Здороваясь с людьми, я увидел, что кое-кого знаю. Тут было девять человек, я был добавлен десятым. Как потом оказалось, на нижних нарах восемь человек могли лежать лишь на боку, ночью нам приходилось переворачиваться одновременно. Накрывались мы каким-то дырявым, рваным тряпьем, именуемым одеялами. Сырой холод камеры пронизывал до костей. Печка выходила на две камеры и была огорожена решеткой (чтобы мы не могли разобрать кирпичи и бежать через дымоход), поэтому нельзя было и погреться около нее. Как я потом узнал, на день нам давали для каждой печки два полена, а полено — это четвертая часть расколотого бревна. Печка была еле теплая и камеру, конечно, не нагревала. Лишь наши тела грели воздух в этом железобетонном кубе. Через заросшее льдом маленькое зарешеченное оконце свет почти не попадал в камеру. Над дверью было узкое отверстие, и в него вставлена электролампочка не более 25 ватт: свет от нее желтым лучом еле проникал в камеру.

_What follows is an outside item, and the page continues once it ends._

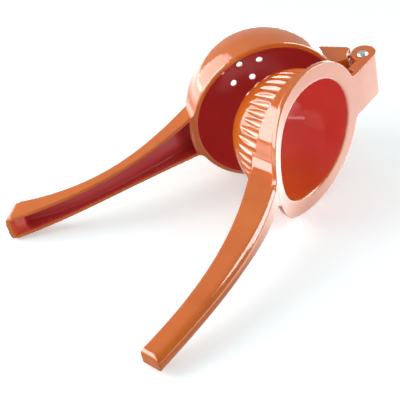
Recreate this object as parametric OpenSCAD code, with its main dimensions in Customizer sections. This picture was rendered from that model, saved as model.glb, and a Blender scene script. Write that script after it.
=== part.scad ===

В камере были: Эдик Бурокас — молодой литовский националист, которого я знал и раньше как серьезного человека и хорошего товарища; молодой верующий — Василий, ставший христианином в лагерях, — на свободе он с беспризорного детства воровал. Его я тоже знал: помнил, что он парень тихий, спокойный. Сидел тут старик из «истинно-православных»; они отличались нетерпимостью. Инакомыслящим в спорах кричали: «У тебя, сатана, хвост в три метра!» Наш Захар не отличался в этом от своих единоверцев и относился к нам, как к чему-то постороннему. Еще один обитатель камеры — зубной техник Баранов, человек лет сорока, был грузен, туповат и зол на весь мир: у него был туберкулез в открытой форме, и он целый день харкал кровью. Был еще с нами Павел Кулик, украинец лет 25, сидевший как участник национального движения за самостоятельность своей страны. С ним были его товарищи: Владимир и Сергей. Их я раньше не встречал, но они производили приятное впечатление. Павлик был очень остроумен, его своеобразный мягкий украинский юмор скрасил нам много тяжелых часов этого каземата; а товарищи его были хоть и молоды, но полны спокойствия и серьезности, делающей их хорошими компаньонами для совместного долгого сидения в камере. Ведь где-то у О' Генри неплохо сказано: «Если хотите, чтобы произошло убийство, заприте двух людей в одну комнату и не давайте им оттуда выходить и расставаться в течение двух месяцев». Для нас же два месяца были едва заметным отрезком времени. Мне пришлось уже сидеть в камерах тюремных политизоляторов Семипалатинска и Усть-Каменогорска, и я знал, что О’Генри прав. Но нам надо было избежать не только убийства, но и ссор. Трудно передать, как это сложно, когда ты постоянно голоден, круглосуточно мерзнешь, почти лишен возможности общения с родными: можно было отправлять лишь одно письмо в месяц, но надежды, что и оно дойдет, почти не было, так как «Гитлер» лично цензуровал письма, и мог их просто выбросить, если его в них что-нибудь не устраивало.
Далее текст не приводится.